失翼の天使―wing lost the angel―
フックを押すと、指は110とダイヤルを押した。



「鷺沼総合病院の院長の鷺沼と言います。連続通り魔事件の犯人がわかりました……」



「貴方……っ、」



院長……お父さん自らの通報に、お母さんだけでなく私たちの胸も締め付ける。



「衣舞が何したんだよ――ッ!!」



天真さんの悲痛な叫びに耐えきれず、耳を塞ぐと抱き締められた。

顔を上げればお母さんが、涙を流しながら背を擦ってくれる。

私なんかより、鷺沼家みんなの方が辛いのに。




「……ごめんなさい……」



「良いのよ……。ごめんなさい……。傷付けてしまって、本当にごめんね……っ……」



お母さんの震える腕に抱き締められて数分後、パトカーが到着し、翔真先生は連行された。

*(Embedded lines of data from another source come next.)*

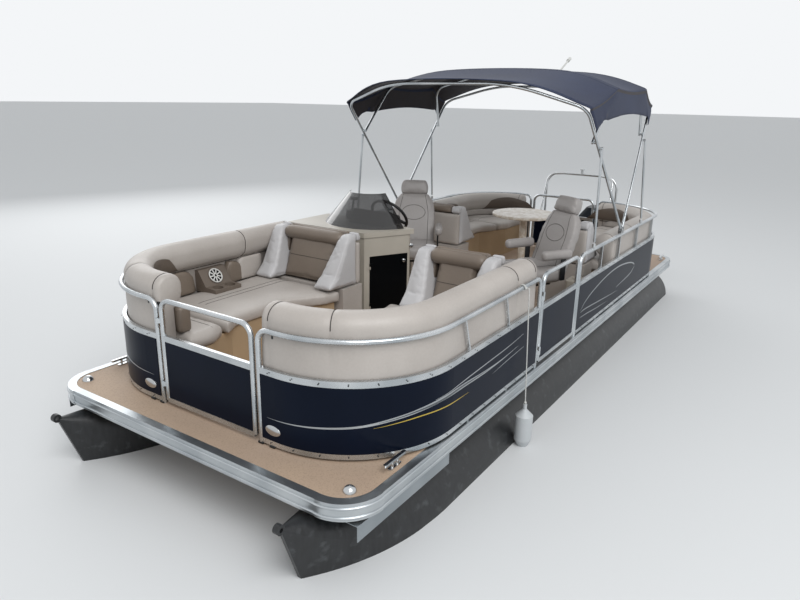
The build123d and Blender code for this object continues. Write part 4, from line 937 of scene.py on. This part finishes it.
back_outline = mirrored([
    (0.222, 0.0), (0.232, 0.22), (0.226, 0.38), (0.196, 0.49), (0.140, neck_height + 0.01),
])
head_outline = mirrored([(0.136, neck_height - 0.006), (0.142, 0.62), (0.120, head_top)])
chair_parts = {}
for name, (place, turn) in chairs.items():
    stand = Matrix.Translation(place) @ Matrix.Rotation(math.radians(turn), 4, "Z")
    seat = bmesh.new()
    add_block(seat, (-0.20, -0.25, 0.378), (0.265, 0.25, 0.500), 0.03, stand)
    seat_piece = cushion(f"{name}_seat", seat, name, chair_vinyl, 0.018, 6, 0.002, 0.016)
    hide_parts(name)
    back = extruded(back_outline, stand @ lean @ Matrix.Translation((0, 0, -back_depth)), back_depth)
    back_piece = cushion(f"{name}_back", back, name, chair_vinyl, 0.014, 6, 0.0, 0.012)
    head = extruded(head_outline, stand @ lean @ Matrix.Translation((0, 0, -0.075)), 0.090)
    cushion(f"{name}_head", head, name, chair_vinyl, 0.014, 5, 0.0, 0.010)
    plate = bmesh.new()
    add_block(plate, (-0.13, -0.13, 0.3305), (0.13, 0.13, 0.379), 0.008, stand)
    for side_name, side in sides.items():
        arm = bmesh.new()
        low_y, high_y = sorted((side * 0.228, side * 0.302))
        add_block(arm, (-0.215, low_y, 0.592), (0.098, high_y, 0.680), 0.030, stand)
        cushion(f"{name}_arm_{side_name}", arm, name, chair_vinyl, 0.012, 4, 0.0, 0.004)
        middle = side * 0.256
        add_block(plate, (-0.17, middle - 0.008, 0.40), (-0.12, middle + 0.008, 0.62), 0.004, stand)
    make_piece(f"{name}_frame", plate, name, black_plastic)
    chair_parts[name] = (stand, back_piece, seat_piece)
print("chairs", len(chairs), "cushions so far", len(cushions))

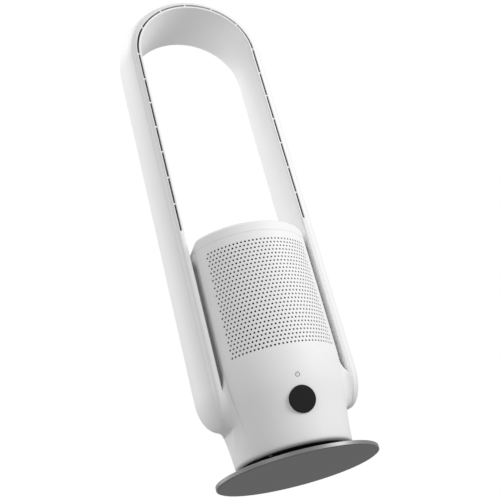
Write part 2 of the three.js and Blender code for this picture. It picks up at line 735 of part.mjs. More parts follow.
piece("motor_plate", motorPlate(), STEEL);
MOUNTS.forEach(([x, y], i) => {
  piece(`rubber_mount_${i + 1}`, rubberMount(), RUBBER).position.set(x, y, 0);
});
piece("fan_motor", fanMotor(), STEEL);
piece("motor_shaft", motorShaft(), STEEL);
piece("impeller", impeller(), GEAR_PLASTIC);
piece("impeller_nut", impellerNut(), STEEL);
piece("air_distributor", airDistributor(), WHITE_FRAME);
piece("inlet_bellmouth", inletBellmouth(), WHITE_FRAME);

piece("control_dial", controlDial(), BLACK);
piece("dial_encoder", dialEncoder(), STEEL);
piece("control_board", controlBoard(), BOARD);
piece("touch_key", touchKey(), WHITE);
piece("main_board", mainBoard(), BOARD);
piece("power_inlet", powerInlet(), BLACK);

export default fan;
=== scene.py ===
"""Dresses a bladeless fan: covers, air loop, plate, dial and their finishes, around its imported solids.

The frame is that of the solids: +Z up, the front at -Y, the origin at the centre of the underside.
Shapes are worked out in millimetres and make_object turns them into metres. Angles round the body
are counted from the front, towards the right.
"""

import json
import math

import bmesh
import bpy
import numpy as np
from bpy.props import FloatProperty, FloatVectorProperty, IntProperty, PointerProperty
from mathutils import Matrix, Vector
from mathutils.geometry import delaunay_2d_cdt


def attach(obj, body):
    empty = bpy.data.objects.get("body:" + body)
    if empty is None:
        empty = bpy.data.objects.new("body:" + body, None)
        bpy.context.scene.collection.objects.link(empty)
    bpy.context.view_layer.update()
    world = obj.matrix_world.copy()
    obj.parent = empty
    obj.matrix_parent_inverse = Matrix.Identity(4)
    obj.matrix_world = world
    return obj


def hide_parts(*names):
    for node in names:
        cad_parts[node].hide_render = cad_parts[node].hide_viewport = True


bl_info = {
    "name": "Bladeless Fan",
    "version": (1, 0, 0),
    "blender": (4, 5, 0),
    "location": "3D View > Sidebar > Fan",
    "description": "Builds the outside of a standing bladeless fan and its finishes",
    "category": "Add Mesh",
}

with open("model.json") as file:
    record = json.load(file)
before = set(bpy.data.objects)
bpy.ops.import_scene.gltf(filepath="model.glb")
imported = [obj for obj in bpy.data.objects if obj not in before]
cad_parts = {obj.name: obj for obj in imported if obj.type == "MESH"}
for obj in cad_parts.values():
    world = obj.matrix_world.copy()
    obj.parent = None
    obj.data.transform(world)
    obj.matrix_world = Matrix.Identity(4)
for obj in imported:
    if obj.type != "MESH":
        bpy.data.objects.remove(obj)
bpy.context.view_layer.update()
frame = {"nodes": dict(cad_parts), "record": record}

MM = 0.001
SWING = "swing_body"
BASE = "base"
DIAL = "dial"
IMAGE_WIDTH = 500  # pixels

# ---- Settings a user would change -----------------------------------------------------------


def length(name, default_mm, description):
    """A length in millimetres, shown in the scene's unit."""
    return FloatProperty(
        name=name, description=description, default=default_mm * MM, unit="LENGTH", min=0.0
    )


def colour(name, default, description):
    return FloatVectorProperty(
        name=name, description=description, default=default, size=3, subtype="COLOR", min=0, max=1
    )


class FanBodySettings(bpy.types.PropertyGroup):
    """Sizes of the turning body and its perforated covers."""

    radius: length("Radius", 114.4, "Radius of the cylindrical part of the body")
    wall: length("Wall", 2.6, "Thickness of the covers")
    cover_half: FloatProperty(
        name="Cover half angle",
        description="Angle from the middle of a cover to its upright edge",
        default=math.radians(59.08),
        subtype="ANGLE",
    )
    hole_diameter: length("Hole diameter", 3.6, "Diameter of an air hole in the covers")
    hole_rows: IntProperty(name="Rows", description="Rows of air holes", default=28, min=2)
    holes_in_row: IntProperty(
        name="Holes in a row", description="Air holes in the longer rows", default=30, min=2
    )
    hole_step: FloatProperty(
        name="Hole step",
        description="Angle between two holes of a row",
        default=math.radians(3.32),
        subtype="ANGLE",
    )
    edge_rounding: length("Edge rounding", 0.8, "Rounding of the covers' edges")


class FanLoopSettings(bpy.types.PropertyGroup):
    """Sizes of the air loop."""

    arch_height: length("Arch height", 795.4, "Height of the centre of the arch")
    slot_width: length("Slot width", 3.5, "Width of the air slot")
    slot_end: length("Slot end", 420.0, "Height at which the air slot ends")
    rib_width: length("Rib width", 2.6, "Width of the ribs across the slot")
    rib_pitch: length("Rib pitch", 53.0, "Distance between ribs on the straight arms")


class FanControlSettings(bpy.types.PropertyGroup):
    """Sizes of the dial and the key."""

    dial_diameter: length("Dial diameter", 42.0, "Diameter of the dial")
    dial_tilt: FloatProperty(
        name="Dial tilt",
        description="Angle by which the dial looks down",
        default=math.radians(11),
        subtype="ANGLE",
    )
    key_height: length("Key height", 125.0, "Height of the key's centre")
    symbol_diameter: length("Symbol diameter", 7.8, "Diameter of the sign on the key")
    symbol_lean: FloatProperty(
        name="Symbol lean",
        description="Angle by which the sign leans to the left",
        default=math.radians(28),
        subtype="ANGLE",
    )


class FanFinishSettings(bpy.types.PropertyGroup):
    """Colours of the fan."""

    white: colour("White", (0.80, 0.80, 0.80), "Moulded white shells")
    plate: colour("Plate", (0.26, 0.26, 0.265), "Painted floor plate")
    underside: colour("Underside", (0.215, 0.215, 0.22), "Pad under the floor plate")
    dial: colour("Dial", (0.01, 0.01, 0.0105), "Black dial")
    screen: colour("Screen", (0.035, 0.035, 0.036), "Dust screens behind the holes")


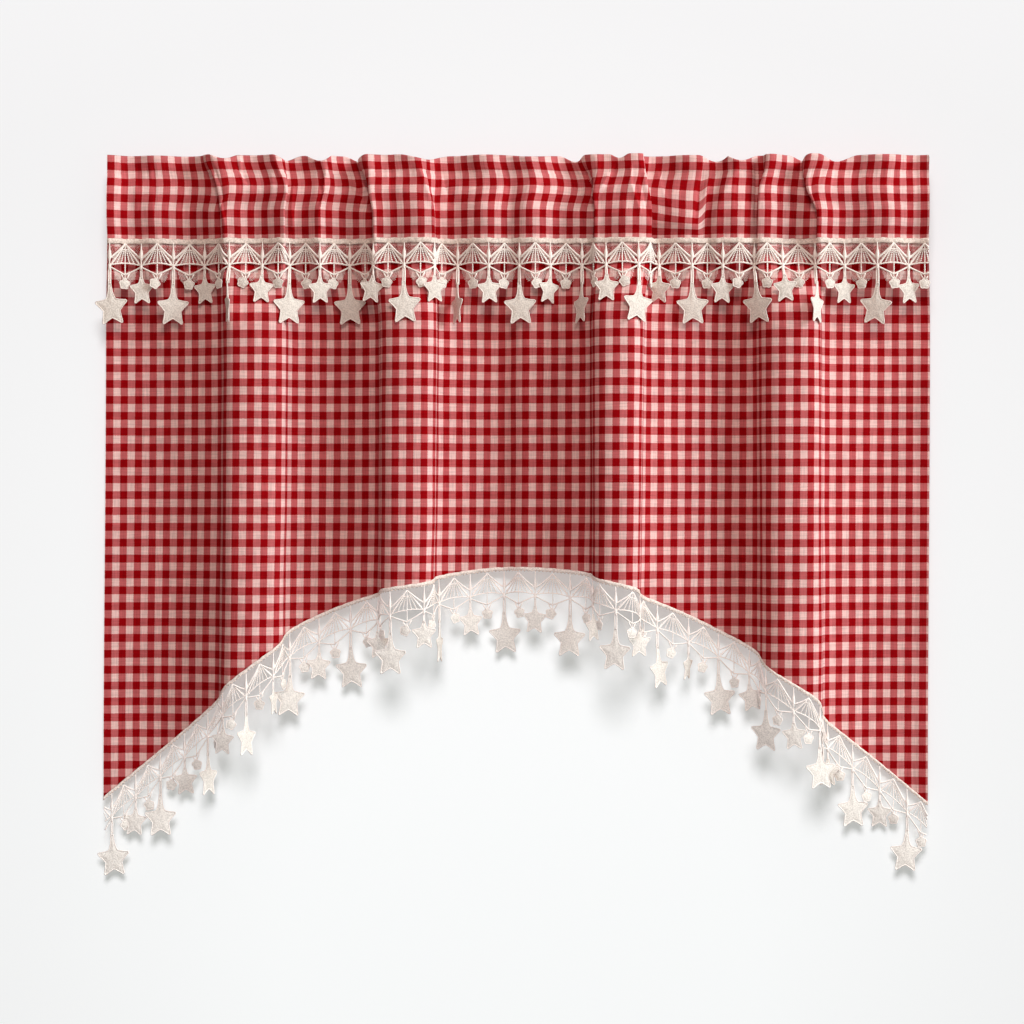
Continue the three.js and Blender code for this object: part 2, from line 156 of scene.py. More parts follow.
def heading_angle(across, drop, ripple):
    """The cloth's direction seen from above in the heading, in degrees from +X. Its tucks are
    shallow and wide at the free top edge, and close towards the seam."""
    centres = fold_centres(drop)
    angle = slopes_between(across, centres, "out_top", "in_top")
    drift = RIPPLE_DRIFT * np.sin(2 * math.pi * across / DRIFT_LENGTH)
    angle += ripple * RIPPLE_TURN * np.sin(2 * math.pi * across / RIPPLE_LENGTH + drift)
    closed = mix(TOP_CLOSED, 1.0, smooth(0, CLOSED_DROP, drop))
    wide = mix(TOP_WIDE, 1.0, smooth(0, NARROW_DROP, drop))
    for fold, centre in zip(FOLDS, centres):
        away = np.minimum(np.abs(across - centre) / (fold["tuck_reach"] * wide), 1)
        angle += fold["tuck_turn"] * closed * (1 - away**4) ** 2
    return angle


def hanging_angle(across, drop):
    """The cloth's direction seen from above below the heading, in degrees from +X."""
    centres = fold_centres(drop)
    angle = slopes_between(across, centres, "out_low", "in_low")
    low = smooth(HEM_EASE_DROP, HEM_DROP, drop)
    for fold, centre in zip(FOLDS, centres):
        away = np.minimum(np.abs(across - centre) / fold["fold_reach"], 1)
        angle += mix(fold["fold_turn"], fold["hem_turn"], low) * (1 - away**2) ** 2
    return angle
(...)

病院を守る為、院長は役員を召集し、即日で退職扱いとなり、翔真先生は懲戒解雇。

院長を立てる時ではないと、代理として医師会で派遣医をしてる松田-マツダ-先生に依頼。

大学病院で外科医として働いたのち、開業。

若手育成にも貢献し、医師会では会長補佐も務めた功労者で、私も祖父に連れられて行った会合で何回か会った事があった。

独身で、三度の飯より仕事好き。

生涯医者でありたいと熱く語る真面目な印象。

この状態の病院で院長職を引き受けたと聞いても、驚きはなかった。